At our company, we knew that if a multiyear IT scorecard project was to succeed, we needed to:

  • Keep the communication program about the scorecard project in high gear, and keep pressure on the participants to produce.
  • Ensure that all senior IT managers were publicly enthusiastic about the project (even if they were skeptical in private).
  • Introduce (almost monthly) new functionality/features in the scorecard. Each change can be small; the advantage of gradual improvements is that mistakes will be smaller and easier to handle, so there’s less risk of a grandstand collapse. Steady improvements can also reduce the project’s dark days when enthusiasm and support wane.
  • Maintain users’ support though formal communication and demonstrations, informal dog-and-pony shows, and hands-on interaction. We try to emphasize the value of the scorecard and manage expectations. As is always the case, it is better to under promise and overdeliver.

To date, we are pleased with the results. Our IT scorecard provides on a single page top-level information about our basic service offerings plus financial, customer satisfaction, and human resources information using a stoplight metaphor. (Green is good, yellow means caution, and red indicates there’s a problem) – see Exhibit 4. The colors are all backed up with detailed data (numeric where possible). Level Two reports on the same 14 areas, but in greater detail – approximately 140 data points – using the same stoplight format. Together the top two levels comprise the organization’s summary scorecard, which is sent to company senior management each month.

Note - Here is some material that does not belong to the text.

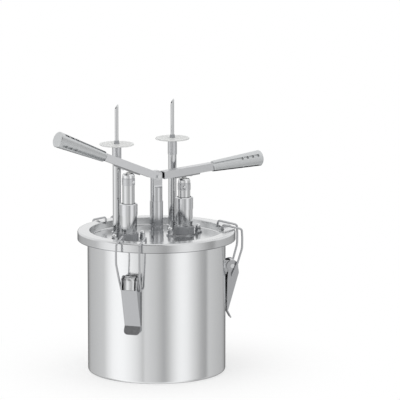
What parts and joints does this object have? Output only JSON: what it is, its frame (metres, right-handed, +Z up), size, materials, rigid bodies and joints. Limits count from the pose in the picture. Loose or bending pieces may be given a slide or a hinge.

Starting with Level Three and down through the lowest levels of the scorecard, the focus shifts to technology components. The data is numerical, and it is linked to numerical targets. At the lowest levels, the scorecard is organized for use by specific IT managers, and can involve thousands of data points. All information is available to all IT staff. Critical to all levels and all data points is a set of definitions that include the information about what is being measured and what the service level targets are.

Continuous Improvements

For us, the next steps are quite clear. We are tightly integrating our monthly scorecard with numerous daily and near-real-time scorecards, monitors, and event management systems to prevent dueling data. We plan to enhance the scorecard’s ability to predict rather than just report on status. More sophisticated trend analysis means our databases will have to better capture changes over time and draw the proper predictive conclusions.

We will also change our internal structure (processes, skills, budgets, even our organization) to better reflect our service offerings, rather than our technology components. This means adopting a matrix organizational structure, with our service-offering management structure orthogonal to the traditional IT management silos. Staff will need to develop the ability to report to two managers: the traditional technology manager and the new service-offering manager. And most important, the culture will need to change so that everyone takes to heart that it is the service-offering dimension, and not the more comfortable technology dimension, that will drive our decisions and reflect our success or failure. The adoption of the service-offering orientation of our scorecard is an early phase of this culture change.

We recognize that if the IT scorecard is to be more than a simple report – that is, if it is to represent the core of who we are and what we do – then its refinement will be an ongoing process, and not just another short-term project. It is our goal to use the scorecard as the rallying point for improvements in IT service and beneficial change for our company as a whole.